Patrolman Peter Caputo took a leave of absence from the New York City Police Department in the spring of 1967 and joined the United States Army for a tour of duty in Viet Nam. The men in his precinct threw a going-away party for him and most of them told him he was a hell of a good guy. They were all as proud as hell of him. His action in volunteering obliterated any ideas any of them had that there was something just a little bit wrong about Pete. Yes, he was one helluva great guy and what the country needed was more like old Pete Caputo and less of the goddamn war-dodging, snot-nosed little punks who were nothing but liberal Commie pinko bastards causing trouble all over this country. They all oughta be shot.
When Pete Caputo volunteered in 1967, it was because he felt a deep, if unarticulated, sense of obligation to his country, which had been instilled in the five sons and four daughters of Josefina and Vincente Caputo, along with their love of parents, Church and God.
Vincente Caputo was orphaned at seventeen years of age. His stonecutter father died from some lifelong hacking lung disease and this event left Vincente an unskilled and unwanted apprentice. He had one treasure left him by his fat
her: a picture postcard from an uncle in America. It was yellowed and brown along the edges and the writing had faded but the picture was as clear as on the day it arrived from America. It showed a view of the Statue of Liberty in New York Harbor. That was all Vincente Caputo knew about America but it was enough.
For one year he hired out his body at any sort of labor he could get for whatever coin he could come by. He ate whatever he could steal, forage, beg or obtain without spending money. Through many long winter nights, Vincente slept with a cold coin in his mouth and swallowed the copper taste of despair; but when he awakened the next morning, the coin was still his, to be added to his buried hoard, and not in the pocket of some farmer. After one terrible, degrading, unbelievable year—a year which he never spoke of to anyone, ever—Vincente Caputo bought his passage to America.
After some difficulty, he found his uncle, who was a dour and unfriendly man married to a warm and generous woman. His uncle’s wife took him to a place called “the shop” and it was there that Vincente Caputo learned, laboriously, patiently, miraculously, that there was, after all, a kind of magic in his hands. He became, after several years, a highly skilled tailor and a gifted cutter and he was much sought after in the garment industry.

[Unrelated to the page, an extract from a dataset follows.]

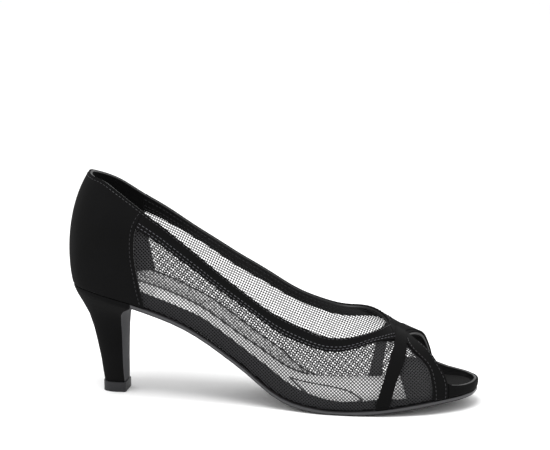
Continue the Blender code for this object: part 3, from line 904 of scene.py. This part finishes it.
class PUMP_OT_margins(bpy.types.Operator):
    """Makes the dark margin along the foot and the light lining inside it"""
    bl_idname = "pump.margins"
    bl_label = "Margins and lining"

    def execute(self, context):
        back = woven_material("Black backing cloth", linear("#0e0e0e"), linear("#1e1e1f"))
        grey = flecked_material(
            "Light grey flecked lining", linear("#585858"), tuple(colours().lining), 0.9 * MM)
        edging = nylon_material("Black edge binding", linear("#0c0c0c"))
        outer = MESH_DEPTH + NETTING * 0.62
        middle = MESH_DEPTH + NETTING * 0.95
        inner = middle + 0.30 * MM
        for side, label in SIDES.items():
            table = np.array(MARGIN[side])
            low = RIBS[side][COUNTER_FRONT][0] - 0.012
            stations = np.linspace(low, RIBS[side][-1][0] - NET_UNDER_LEG, 160)
            top = np.interp(stations, table[:, 0], table[:, 1])
            settle(new_piece(
                "margin_" + label, *strip(side, stations, top, outer, middle), back),
                "netting", "upper")
            stations = np.linspace(table[0, 0], LINED_TO[side], 140)
            top = np.interp(stations, table[:, 0], table[:, 1]) + LINED_OVER
            settle(new_piece(
                "lining_" + label, *strip(side, stations, top, middle + 0.05 * MM, inner), grey),
                "lining", "upper")
            bound = chains("lining_edge_" + label, [
                under_skin(stations, top - LINED_OVER / 2, side, inner)])
            thread(bound, 0.42 * MM, edging)
            settle(bound, "lining", "upper")
        return {"FINISHED"}


def strap_edge(lateral_rib, medial_rib, ridge, widen, places):
    """Stations of one edge of the strap that crosses on top, from foot to foot.

    places runs from 1 at the lateral sole edge over 0 on the ridge to -1 at the medial."""
    heights = np.linspace(0.0, LINES[BAND_LINE], 12)
    lateral = rib_line(RIBS[-1][lateral_rib], heights)
    medial = rib_line(RIBS[1][medial_rib], heights)[::-1]
    place = np.concatenate([lateral[:, 1], [0.0], -medial[:, 1]])
    station = np.concatenate([lateral[:, 0] + widen, [ridge], medial[:, 0]])
    return smooth(-place, station, -places)


def crossing_strap():
    """Closed strip of the upper strap, a little proud of the other suede."""
    places = np.concatenate([np.linspace(0.97, 0.3, 50), np.linspace(0.29, -0.29, 50),
                             np.linspace(-0.3, -0.97, 50)])
    rear, front = (
        strap_edge(REAR_LEG[k], FRONT_LEG[k], STRAP_RIDGE[k], widen, places)
        for k, widen in ((0, -STRAP_WIDEN), (1, STRAP_WIDEN)))
    rows = []
    for depth in (-STRAP_PROUD, 0.3 * MM):
        for t in np.linspace(0.0, 1.0, 7):
            rows.append(np.array([
                under_skin(np.array([s]), np.array([abs(w)]), -1 if w > 0 else 1, depth)[0]
                for s, w in zip(rear + (front - rear) * t, places)]))
    return slab(rows, True)


class PUMP_OT_overlays(bpy.types.Operator):
    """Makes the suede counter, collar bands, crossed straps and toe cap with facings"""
    bl_idname = "pump.overlays"
    bl_label = "Suede overlays"

    def execute(self, context):
        grid = Grid()
        suede = suede_material("Black suede", tuple(colours().suede))
        satin = moulded_material(
            "Black satin facing", linear("#0d0d0d"), linear("#141415"), 0.34, 0.6 * MM, 0.18)
        for name in OVERLAYS:
            item = new_piece(name + "_suede", *sheet(grid, {name}, 0.0, SUEDE), suede)
            soften(item, sizes().edge_round)
            settle(item, "suede", name)
        facing = new_piece("facing", *sheet(
            grid, set(OVERLAYS), SUEDE + 0.1 * MM, WALL_DEPTH), satin)
        soften(facing, sizes().edge_round)
        settle(facing, "suede", "upper")
        lining = new_piece("counter_lining", *sheet(
            grid, {"counter"}, WALL_DEPTH + 0.02 * MM, WALL_DEPTH + 0.24 * MM), suede)
        settle(lining, "suede", "upper")
        strap = new_piece("crossing_strap", *crossing_strap(), suede)
        soften(strap, sizes().edge_round)
        settle(strap, "suede")
        return {"FINISHED"}


def row_line(side, height, start, stop, lift, count=260):
    """A stitch row along a side at a rib height, between two shares of the cells."""
    columns = rib_columns(side, np.array([height, height]), 8)
    line = np.array([grid[0] for grid, piece in columns])
    place = np.linspace(start * (len(line) - 1), stop * (len(line) - 1), count)
    station = np.interp(place, np.arange(len(line)), line[:, 0])
    level = np.interp(place, np.arange(len(line)), line[:, 1])
    return under_skin(station, level, side, -lift)


def rib_row(side, rib, shift, low, high, lift, count=60):
    """A stitch row up a rib, shifted in station, between two heights."""
    heights = np.linspace(low, high, count)
    line = rib_line(RIBS[side][rib], heights)
    return under_skin(line[:, 0] + shift, line[:, 1], side, -lift)


class PUMP_OT_stitches(bpy.types.Operator):
    """Sews the rows of stitches along the collar, counter, straps and toe"""
    bl_idname = "pump.stitches"
    bl_label = "Stitches"

    def execute(self, context):
        grey = nylon_material("Grey sewing thread", tuple(colours().stitch))
        dark = nylon_material("Dark sewing thread", linear("#262628"))
        lift = THREAD_LIFT
        inside = -(WALL_DEPTH + THREAD_LIFT)
        band_rows, other_rows = [], []
        for side in (-1, 1):
            cells = [row[CELLS] for row in RIBS[side]]
            start = sum(cells[:COUNTER_FRONT]) / sum(cells) + 0.004
            stop = sum(cells[:REAR_LEG[0]]) / sum(cells)
            band_rows += [row_line(side, height, start, stop, lift) for height in BAND_ROWS]
            other_rows += [
                row_line(side, height, start, stop, inside)
                for height in (*BAND_ROWS, BINDING_ROW)]
            other_rows += [
                row_line(side, COLLAR_ROW, 0.004, stop, lift),
                rib_row(side, COUNTER_FRONT, COUNTER_SHIFT, 0.04, 0.93, lift),
                rib_row(side, FRONT_LEG[0], LEG_SHIFT, 0.03, 0.85, lift),
                rib_row(side, FRONT_LEG[1], -LEG_SHIFT, 0.03, 0.85, lift)]
        for name, rows, yarn in (
                ("stitches_bands", band_rows, grey), ("stitches_edges", other_rows, dark)):
            item = chains(name, rows)
            apply_tree(item, stitch_tree(), {
                "Spacing": sizes().stitch_spacing, "Stitch": sizes().stitch_length,
                "Radius": STITCH_RADIUS, "Material": yarn})
            settle(item, "suede")
        return {"FINISHED"}


def edge_inside(stations, side, reach):
    """The last's edge moved inward in plan."""
    points = foot(stations, side)
    step = 0.002
    along = (foot(np.clip(stations + step, 0, 1), side)
             - foot(np.clip(stations - step, 0, 1), side))[:, :2]
    along /= np.linalg.norm(along, axis=1)[:, None]
    outward_plan = np.stack([-along[:, 1], along[:, 0]], axis=1) * side
    points[:, :2] -= outward_plan * reach
    return points


def bed(lateral_stations, medial_stations, reach, low, high, shares=(0.0, 1.0), across=14):
    """Closed slab that follows the last's bottom, between two heights over its edge.

    shares says which part of the width it covers, from 0 at the lateral edge to 1 at the
    medial edge; each share may be an array along the stations."""
    lateral = edge_inside(lateral_stations, -1, reach)
    medial = edge_inside(medial_stations, 1, reach)
    rows = []
    for lift in (high, low):
        for k in range(across + 1):
            t = shares[0] + (shares[1] - shares[0]) * k / across
            t = np.broadcast_to(t, len(lateral))[:, None]
            rows.append(lateral * (1 - t) + medial * t + np.array([0.0, 0.0, lift]))
    return slab(rows, False)


class PUMP_OT_insole(bpy.types.Operator):
    """Makes the sock over the insole, its dark toe part, ball pad, bare label place, dark lines
    round the pad and a painted shadow line along the medial joint
    """
    bl_idname = "pump.insole"
    bl_label = "Insole"

    def execute(self, context):
        sock = moulded_material(
            "Light grey smooth sock", linear("#d8d8d8"), tuple(colours().lining), 0.35,
            1.2 * MM, 0.4)
        pale = moulded_material(
            "Pale bare label", linear("#ffffff"), linear("#ffffff"), 0.4, 1.0 * MM, 0.5)
        black = woven_material("Black toe sock cloth", linear("#0c0c0c"), linear("#141414"))
        edging = nylon_material("Black pad lines and painted joint shadow", linear("#0c0c0c"))
        reach = WALL_DEPTH + INSOLE_ROOM
        top = INSOLE_THICK
        share = np.linspace(0.0, 1.0, 110)
        stations = INSOLE_START + (1.0 - INSOLE_START) * (1.0 - (1.0 - share) ** 1.5)
        settle(new_piece("insole_sock", *bed(stations, stations, reach, 0.0, top), sock),
               "lining", "insole")
        toe = new_piece("toe_sock", *bed(
            *(np.linspace(TOE_SOCK[side], TOE_SOCK_END, 50) for side in SIDES), reach,
            top + 0.02 * MM, top + 0.35 * MM), black)
        settle(toe, "lining", "insole")
        run = np.linspace(*LABEL_RUN, 30)
        label = new_piece("label_place", *bed(
            run, run, reach, top + 0.02 * MM, top + 0.22 * MM,
            (0.12, np.linspace(0.90, 0.74, 30))), pale)
        settle(label, "lining")
        spots = np.linspace(PAD_STATIONS[0], PAD_STATIONS[-1], 60)
        front = smooth(np.array(PAD_STATIONS), np.array(PAD_FRONT), spots)
        rear = smooth(np.array(PAD_STATIONS), np.array(PAD_REAR), spots)
        pad = new_piece("ball_pad", *bed(
            spots, spots, reach, top + 0.02 * MM, top + 0.3 * MM, (rear, front)), sock)
        settle(pad, "lining")
        # The dark cord along the sock's medial edge is a painted shadow in the joint of sock and
        # lining; the cords round the ball pad are its dark outline
        edge = np.linspace(*JOINT_SHADOW_RUN, 120)
        pad_lines_and_shadow = chains("sock_pad_lines_and_joint_shadow", [
            self.on_sock(where, place, reach, top + 0.12 * MM) for where, place in (
                (spots, front), (spots, rear), (edge, np.full(len(edge), 0.995)))])
        thread(pad_lines_and_shadow, 0.75 * MM, edging)
        settle(pad_lines_and_shadow, "lining")
        return {"FINISHED"}

    @staticmethod
    def on_sock(stations, share, reach, lift):
        lateral = edge_inside(stations, -1, reach)
        medial = edge_inside(stations, 1, reach)
        points = lateral * (1 - share)[:, None] + medial * share[:, None]
        points[:, 2] += lift
        return points


class PUMP_OT_sole_and_heel(bpy.types.Operator):
    """Dresses the outsole, the covered heel and its rubber tip, with a painted highlight on the
    sole's side faces and a painted floor reflection on the heel's breast
    """
    bl_idname = "pump.sole_and_heel"
    bl_label = "Sole and heel"

    def execute(self, context):
        rubber = moulded_material(
            "Dark grey moulded rubber", linear("#1d1c1d"), linear("#2a292b"), 0.5, 0.5 * MM, 0.15)
        tip = moulded_material(
            "Dark rubber tip", linear("#202022"), linear("#29292b"), 0.5, 0.4 * MM, 0.2)
        suede = suede_material("Black suede heel cover", tuple(colours().suede))
        # Mid grey on the heel's forward-facing breast faces is a painted reflection of the white
        # floor on the black cover
        breast_reflection = moulded_material(
            "Heel breast with painted reflection", linear("#464648"), linear("#525254"), 0.75, 0.6 * MM, 0.05)
        # Lighter grey on the sole's side faces is a painted highlight, standing in for the shine
        # along a glossy sole edge
        edge_highlight = moulded_material(
            "Sole side with painted highlight", linear("#363638"), linear("#404042"), 0.3, 0.8 * MM, 0.3)
        sole = dressed_copy("outsole", "outsole_rubber", rubber, 0.45 * MM)
        sole.data.materials.append(edge_highlight)
        for face in sole.data.polygons:
            if abs(face.normal.z) < EDGE_SLANT:
                face.material_index = 1
        settle(sole, "sole", "outsole")
        heel = dressed_copy("heel", "heel_suede", suede, 0.4 * MM)
        heel.data.materials.append(breast_reflection)
        for face in heel.data.polygons:
            if face.normal.x > BREAST_SLANT:
                face.material_index = 1
        settle(heel, "heel_cover", "heel")
        settle(dressed_copy("top_piece", "tip_rubber", tip, 0.3 * MM), "top_piece", "top_piece")
        return {"FINISHED"}


class PUMP_OT_stage(bpy.types.Operator):
    """Sets the pale floor, the soft light and the camera"""
    bl_idname = "pump.stage"
    bl_label = "Stage"

    def execute(self, context):
        scene = context.scene
        white = surface("Matt white sweep", (0.93, 0.93, 0.93, 1.0), 0.95)[0]
        half = 3.0
        floor = new_piece("floor", [
            (-half, -half, 0.0), (half, -half, 0.0), (half, half, 0.0), (-half, half, 0.0)],
            [[0, 1, 2, 3]], white)
        world = bpy.data.worlds.new("soft white studio")
        world.use_nodes = True
        sky = world.node_tree.nodes["Background"]
        sky.inputs["Color"].default_value = (1.0, 1.0, 1.0, 1.0)
        sky.inputs["Strength"].default_value = 1.06
        scene.world = world
        lamp = bpy.data.lights.new("soft box above", "AREA")
        lamp.energy = 13.0
        lamp.size = 0.7
        above = placed("soft box above", lamp)
        above.location = (-0.1, -0.3, 1.2)
        above.rotation_euler = (math.radians(14), math.radians(-5), 0.0)
        back = np.array([
            math.sin(AZIMUTH) * math.cos(ELEVATION), -math.cos(AZIMUTH) * math.cos(ELEVATION),
            math.sin(ELEVATION)])
        camera = bpy.data.cameras.new("camera")
        camera.lens = LENS
        camera.sensor_width = SENSOR
        camera.shift_y = LOWERED
        camera.clip_start = 0.05
        view = placed("camera", camera)
        view.location = np.array(AIM) + np.array([*SHIFT, 0.0]) + back * RANGE
        view.rotation_euler = (math.pi / 2 - ELEVATION, 0.0, AZIMUTH)
        scene.camera = view
        scene.view_settings.view_transform = "Standard"
        return {"FINISHED"}


class PUMP_PT_panel(bpy.types.Panel):
    """Lists the pieces of the pump"""
    bl_idname = "PUMP_PT_panel"
    bl_label = "Peep toe pump"
    bl_space_type = "VIEW_3D"
    bl_region_type = "UI"
    bl_category = "Pump"

    def draw(self, context):
        layout = self.layout
        for group in (context.scene.pump_sizes, context.scene.pump_colours):
            for name in group.__annotations__:
                layout.prop(group, name)
        for operator in OPERATORS:
            layout.operator(operator.bl_idname)


OPERATORS = (
    PUMP_OT_netting, PUMP_OT_margins, PUMP_OT_overlays, PUMP_OT_stitches, PUMP_OT_insole,
    PUMP_OT_sole_and_heel, PUMP_OT_stage)
CLASSES = (PumpSizes, PumpColours, *OPERATORS, PUMP_PT_panel)


def register():
    for item in CLASSES:
        bpy.utils.register_class(item)
    bpy.types.Scene.pump_sizes = bpy.props.PointerProperty(type=PumpSizes)
    bpy.types.Scene.pump_colours = bpy.props.PointerProperty(type=PumpColours)


def unregister():
    del bpy.types.Scene.pump_sizes
    del bpy.types.Scene.pump_colours
    for item in reversed(CLASSES):
        bpy.utils.unregister_class(item)


def main():
    register()
    for operator in OPERATORS:
        name = operator.bl_idname.split(".")[1]
        getattr(bpy.ops.pump, name)()


if __name__ == "__main__":
    main()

Within ten years, Vincente Caputo had gained some twenty pounds, had acquired a pretty round-faced wife, two sons, three daughters and his citizenship papers. With a passion close to religious fervor, he enlisted in the United States Army on December 8, 1941. On September 6, 1943, Corporal Vincente Caputo marched with the Seventh Army through the towns of the province where he had been born. He was sent as an interpreter along with a lieutenant and a sergeant to seek out information and the cooperation of the local governments and to instruct the population as to how they were to conduct themselves in the presence of American troops.